┌──

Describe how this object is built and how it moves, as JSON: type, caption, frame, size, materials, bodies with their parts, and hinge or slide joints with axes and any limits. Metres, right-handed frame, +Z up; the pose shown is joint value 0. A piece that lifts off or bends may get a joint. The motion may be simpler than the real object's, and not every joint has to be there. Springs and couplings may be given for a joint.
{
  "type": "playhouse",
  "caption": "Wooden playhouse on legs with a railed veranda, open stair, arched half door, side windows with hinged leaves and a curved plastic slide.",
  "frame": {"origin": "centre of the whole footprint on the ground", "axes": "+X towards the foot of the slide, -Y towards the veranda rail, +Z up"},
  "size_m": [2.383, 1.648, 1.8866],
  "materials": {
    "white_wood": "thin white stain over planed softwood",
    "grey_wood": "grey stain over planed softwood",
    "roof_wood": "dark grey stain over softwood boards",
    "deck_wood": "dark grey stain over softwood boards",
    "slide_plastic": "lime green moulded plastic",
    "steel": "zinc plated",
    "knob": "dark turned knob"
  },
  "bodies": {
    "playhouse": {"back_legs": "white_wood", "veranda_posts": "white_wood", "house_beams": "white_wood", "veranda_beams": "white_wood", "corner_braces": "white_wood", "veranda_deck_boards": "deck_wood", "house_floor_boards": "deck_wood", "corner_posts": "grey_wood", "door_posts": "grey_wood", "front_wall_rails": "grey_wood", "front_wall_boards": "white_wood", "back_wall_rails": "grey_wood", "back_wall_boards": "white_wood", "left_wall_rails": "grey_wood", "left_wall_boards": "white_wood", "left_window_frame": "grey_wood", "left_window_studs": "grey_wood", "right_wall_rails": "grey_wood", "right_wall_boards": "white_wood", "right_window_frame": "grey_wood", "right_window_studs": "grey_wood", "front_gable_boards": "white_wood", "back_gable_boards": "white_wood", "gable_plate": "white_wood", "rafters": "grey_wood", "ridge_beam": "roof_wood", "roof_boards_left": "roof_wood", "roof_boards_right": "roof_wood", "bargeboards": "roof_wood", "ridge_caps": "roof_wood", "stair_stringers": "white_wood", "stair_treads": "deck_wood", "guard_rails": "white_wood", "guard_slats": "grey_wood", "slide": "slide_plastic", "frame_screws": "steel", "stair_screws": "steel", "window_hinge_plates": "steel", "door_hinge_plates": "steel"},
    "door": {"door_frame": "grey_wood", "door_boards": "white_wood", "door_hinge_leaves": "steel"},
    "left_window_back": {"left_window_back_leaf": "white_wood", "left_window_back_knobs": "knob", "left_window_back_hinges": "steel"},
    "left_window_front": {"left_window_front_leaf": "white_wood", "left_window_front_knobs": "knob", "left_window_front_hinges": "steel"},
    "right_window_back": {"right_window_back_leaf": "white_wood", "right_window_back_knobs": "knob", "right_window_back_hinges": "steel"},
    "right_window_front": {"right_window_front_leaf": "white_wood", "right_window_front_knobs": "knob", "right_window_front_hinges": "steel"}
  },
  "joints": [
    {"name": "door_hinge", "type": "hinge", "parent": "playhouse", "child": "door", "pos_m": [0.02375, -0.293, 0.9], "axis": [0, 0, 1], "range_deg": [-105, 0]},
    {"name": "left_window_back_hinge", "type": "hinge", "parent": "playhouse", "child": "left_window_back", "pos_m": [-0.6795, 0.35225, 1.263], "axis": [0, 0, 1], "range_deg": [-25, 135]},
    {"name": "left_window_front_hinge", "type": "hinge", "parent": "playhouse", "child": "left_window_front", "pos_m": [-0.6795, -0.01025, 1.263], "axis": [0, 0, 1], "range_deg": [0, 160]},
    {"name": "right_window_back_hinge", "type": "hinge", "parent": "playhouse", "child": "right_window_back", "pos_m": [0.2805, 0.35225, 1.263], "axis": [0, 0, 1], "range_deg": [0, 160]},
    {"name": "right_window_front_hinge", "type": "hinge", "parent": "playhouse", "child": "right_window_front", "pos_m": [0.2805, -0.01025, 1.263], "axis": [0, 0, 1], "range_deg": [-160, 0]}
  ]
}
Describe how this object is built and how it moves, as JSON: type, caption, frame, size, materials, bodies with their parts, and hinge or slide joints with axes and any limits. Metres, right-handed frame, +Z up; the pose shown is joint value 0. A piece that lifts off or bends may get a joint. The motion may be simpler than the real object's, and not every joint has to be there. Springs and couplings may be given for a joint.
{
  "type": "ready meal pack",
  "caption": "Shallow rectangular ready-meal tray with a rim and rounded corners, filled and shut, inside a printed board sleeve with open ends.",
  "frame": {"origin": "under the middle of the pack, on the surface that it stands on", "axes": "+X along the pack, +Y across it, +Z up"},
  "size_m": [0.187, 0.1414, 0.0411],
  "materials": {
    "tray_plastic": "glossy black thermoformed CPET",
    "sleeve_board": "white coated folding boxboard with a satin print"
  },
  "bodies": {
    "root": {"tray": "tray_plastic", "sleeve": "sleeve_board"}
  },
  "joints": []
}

└──

## WRITTEN PROBLEM
Retype every entry word for word.

## PROBLEM SOLUTION
Describe how this object is built and how it moves, as JSON: type, caption, frame, size, materials, bodies with their parts, and hinge or slide joints with axes and any limits. Metres, right-handed frame, +Z up; the pose shown is joint value 0. A piece that lifts off or bends may get a joint. The motion may be simpler than the real object's, and not every joint has to be there. Springs and couplings may be given for a joint.
{
  "type": "playhouse",
  "caption": "Wooden playhouse on legs with a railed veranda, open stair, arched half door, side windows with hinged leaves and a curved plastic slide.",
  "frame": {"origin": "centre of the whole footprint on the ground", "axes": "+X towards the foot of the slide, -Y towards the veranda rail, +Z up"},
  "size_m": [2.383, 1.648, 1.8866],
  "materials": {
    "white_wood": "thin white stain over planed softwood",
    "grey_wood": "grey stain over planed softwood",
    "roof_wood": "dark grey stain over softwood boards",
    "deck_wood": "dark grey stain over softwood boards",
    "slide_plastic": "lime green moulded plastic",
    "steel": "zinc plated",
    "knob": "dark turned knob"
  },
  "bodies": {
    "playhouse": {"back_legs": "white_wood", "veranda_posts": "white_wood", "house_beams": "white_wood", "veranda_beams": "white_wood", "corner_braces": "white_wood", "veranda_deck_boards": "deck_wood", "house_floor_boards": "deck_wood", "corner_posts": "grey_wood", "door_posts": "grey_wood", "front_wall_rails": "grey_wood", "front_wall_boards": "white_wood", "back_wall_rails": "grey_wood", "back_wall_boards": "white_wood", "left_wall_rails": "grey_wood", "left_wall_boards": "white_wood", "left_window_frame": "grey_wood", "left_window_studs": "grey_wood", "right_wall_rails": "grey_wood", "right_wall_boards": "white_wood", "right_window_frame": "grey_wood", "right_window_studs": "grey_wood", "front_gable_boards": "white_wood", "back_gable_boards": "white_wood", "gable_plate": "white_wood", "rafters": "grey_wood", "ridge_beam": "roof_wood", "roof_boards_left": "roof_wood", "roof_boards_right": "roof_wood", "bargeboards": "roof_wood", "ridge_caps": "roof_wood", "stair_stringers": "white_wood", "stair_treads": "deck_wood", "guard_rails": "white_wood", "guard_slats": "grey_wood", "slide": "slide_plastic", "frame_screws": "steel", "stair_screws": "steel", "window_hinge_plates": "steel", "door_hinge_plates": "steel"},
    "door": {"door_frame": "grey_wood", "door_boards": "white_wood", "door_hinge_leaves": "steel"},
    "left_window_back": {"left_window_back_leaf": "white_wood", "left_window_back_knobs": "knob", "left_window_back_hinges": "steel"},
    "left_window_front": {"left_window_front_leaf": "white_wood", "left_window_front_knobs": "knob", "left_window_front_hinges": "steel"},
    "right_window_back": {"right_window_back_leaf": "white_wood", "right_window_back_knobs": "knob", "right_window_back_hinges": "steel"},
    "right_window_front": {"right_window_front_leaf": "white_wood", "right_window_front_knobs": "knob", "right_window_front_hinges": "steel"}
  },
  "joints": [
    {"name": "door_hinge", "type": "hinge", "parent": "playhouse", "child": "door", "pos_m": [0.02375, -0.293, 0.9], "axis": [0, 0, 1], "range_deg": [-105, 0]},
    {"name": "left_window_back_hinge", "type": "hinge", "parent": "playhouse", "child": "left_window_back", "pos_m": [-0.6795, 0.35225, 1.263], "axis": [0, 0, 1], "range_deg": [-25, 135]},
    {"name": "left_window_front_hinge", "type": "hinge", "parent": "playhouse", "child": "left_window_front", "pos_m": [-0.6795, -0.01025, 1.263], "axis": [0, 0, 1], "range_deg": [0, 160]},
    {"name": "right_window_back_hinge", "type": "hinge", "parent": "playhouse", "child": "right_window_back", "pos_m": [0.2805, 0.35225, 1.263], "axis": [0, 0, 1], "range_deg": [0, 160]},
    {"name": "right_window_front_hinge", "type": "hinge", "parent": "playhouse", "child": "right_window_front", "pos_m": [0.2805, -0.01025, 1.263], "axis": [0, 0, 1], "range_deg": [-160, 0]}
  ]
}
Describe how this object is built and how it moves, as JSON: type, caption, frame, size, materials, bodies with their parts, and hinge or slide joints with axes and any limits. Metres, right-handed frame, +Z up; the pose shown is joint value 0. A piece that lifts off or bends may get a joint. The motion may be simpler than the real object's, and not every joint has to be there. Springs and couplings may be given for a joint.
{
  "type": "ready meal pack",
  "caption": "Shallow rectangular ready-meal tray with a rim and rounded corners, filled and shut, inside a printed board sleeve with open ends.",
  "frame": {"origin": "under the middle of the pack, on the surface that it stands on", "axes": "+X along the pack, +Y across it, +Z up"},
  "size_m": [0.187, 0.1414, 0.0411],
  "materials": {
    "tray_plastic": "glossy black thermoformed CPET",
    "sleeve_board": "white coated folding boxboard with a satin print"
  },
  "bodies": {
    "root": {"tray": "tray_plastic", "sleeve": "sleeve_board"}
  },
  "joints": []
}